Elle change régulièrement d'aspect lorsque des bulles géantes se déplacent, rétrécissent et gonflent au sein de l'étoile. Sur cette vidéo, il est possible de voir apparaître le nuage de poussières qui occulte l'étoile :
Des bulles de gaz qui peuvent atteindre en superficie, la distance de la terre au soleil ! Eric Lagadec, vice-président du conseil scientifique de l'Observatoire de la Côte d'Azur et Président de la Société Française d'Astronomie et d'Astrophysique précise :
Quelque temps avant cette grande diminution de luminosité, l'étoile a éjecté une grosse bulle de gaz qui s'est éloignée d'elle. Lorsqu'une partie de la surface s'est refroidie peu après, la baisse de température a suffit pour que ce gaz se condense en poussière solide.
Cette découverte est d'autant plus importante qu'elle pourrait être à l'origine d'autres phénomènes astrophysiques.
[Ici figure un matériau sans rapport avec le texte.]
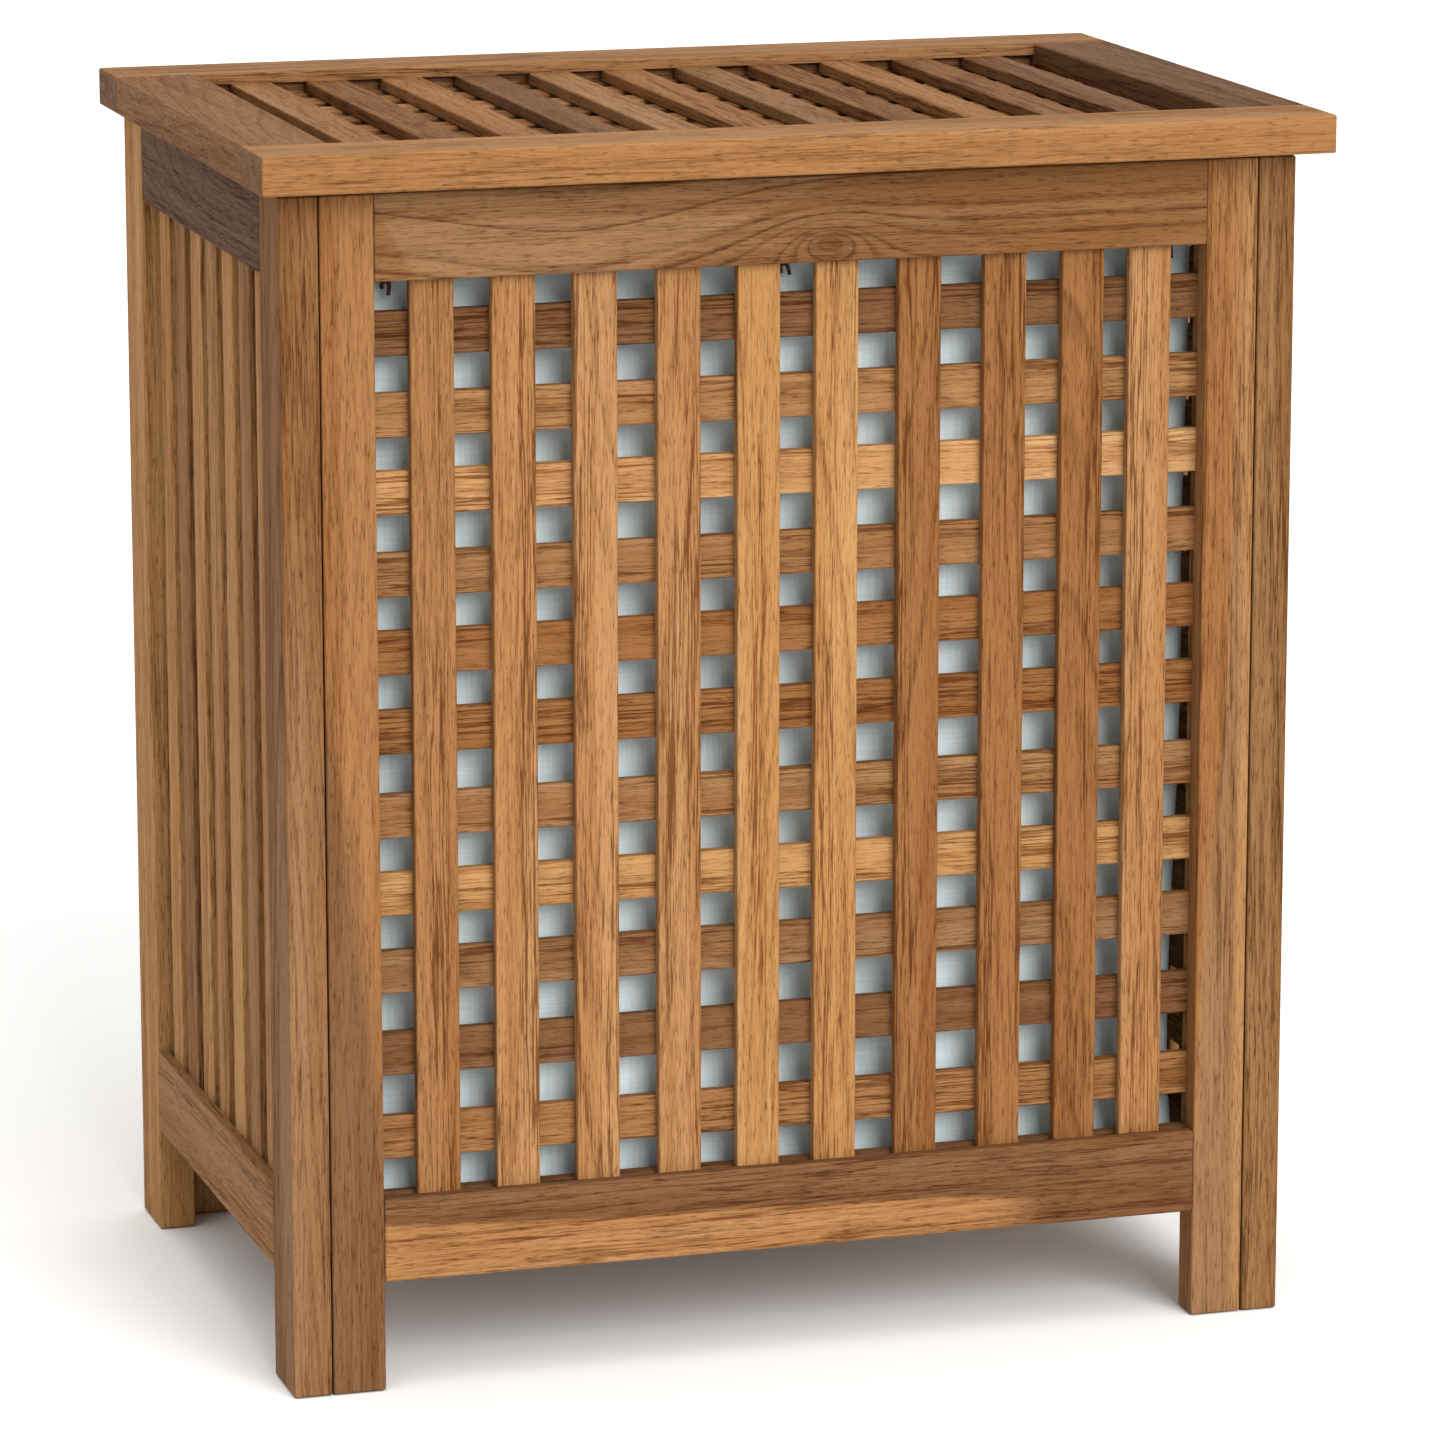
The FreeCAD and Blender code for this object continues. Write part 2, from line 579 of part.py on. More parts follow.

La preuve que la formation de poussière des étoiles froides en fin de vie, peut se produire très rapidement et à proximité de leur surface "pourrait constituer les briques élémentaires des planètes telluriques et de la vie", explique la chercheuse Emily Cannon dans le rapport rendu par l'European Southern Observatory.
Une découverte mondiale
Plutôt que d'être simplement le résultat d'une éruption de poussière, certaines spéculations ont laissé entendre que la baisse de luminosité de Bételgeuse pourrait annoncer sa mort imminente dans une spectaculaire explosion en supernova
Actuellement l'étoile, après avoir brûlé une partie de ses réserves d'hydrogène, consume dans son cœur nucléaire de l'hélium, du carbone et de l'oxygène. Autour de ce cœur, porté à près de 100 millions de degrés, une coquille d'hydrogène continue de brûler. Un tel système est instable, est annonce donc son explosion... l'éclair de cette supernova sera visible dans toute la Galaxie, mais impossible de savoir quand précisemment.
Ainsi, les scientifiques se sont demandé si cette fois, cette perte de lumière ne traduisait pas la fin de l'évolution de la géante rouge et ses derniers jours avec son explosion.Une supernova n'a pas été observée dans notre galaxie depuis 1604, avec l'étoile de Kepler.
Si elle explosait nous pourrions lire la nuit comme un soir de pleine lune
Les astronomes d'aujourd'hui ne savent pas exactement ce qu’ils doivent s'attendre à observer d’une étoile, avant un tel événement.
Néanmoins, cette découverte confirme que la grande diminution de luminosité de Bételgeuse n'était pas un signe précoce que l'étoile se dirigeait vers son ultime explosion :
Nous avons assisté en direct à la formation de ce que l'on appelle la poussière d'étoile
Le fait d'assister à l’important déclin d'une étoile aussi reconnaissable a été passionnant pour les astronomes professionnels et amateurs :
Des outils ultra-performants
Installés au coeur du désert d’Atacama au Chili, les chercheurs ont utilisé notamment l'instrument SPHERE (Spectro-Polarimetric High-contrast Exoplanet REsearch), "un appareil qui permet d'utiliser les images les plus nettes jamais obtenues", rappelle Eric Lagadec.
Ils ont pu obtenir en direct les images de la surface de Bételgeuse, et surveiller l'étoile tout au long de la diminution de sa luminosité. Grâce aux outils, "nous avons été en mesure de résoudre les détails de la surface de l’étoile et de la surveiller tout au long de l'événement et pas juste l’observer comme un simple point", ajoute Miguel Montargès, responsable de l'équipe qui a supervisé sans relâche ce phénomène.
Voici "les télescopes impressionnants" utilisés :
Ces outils technologiques, permettront également dans le futur, d'élargir de manière significative l'échantillon des supergéantes rouges, une aide précieuse pour les scientifiques afin de percer tous les mystères qui se cachent derrière ces étoiles massives.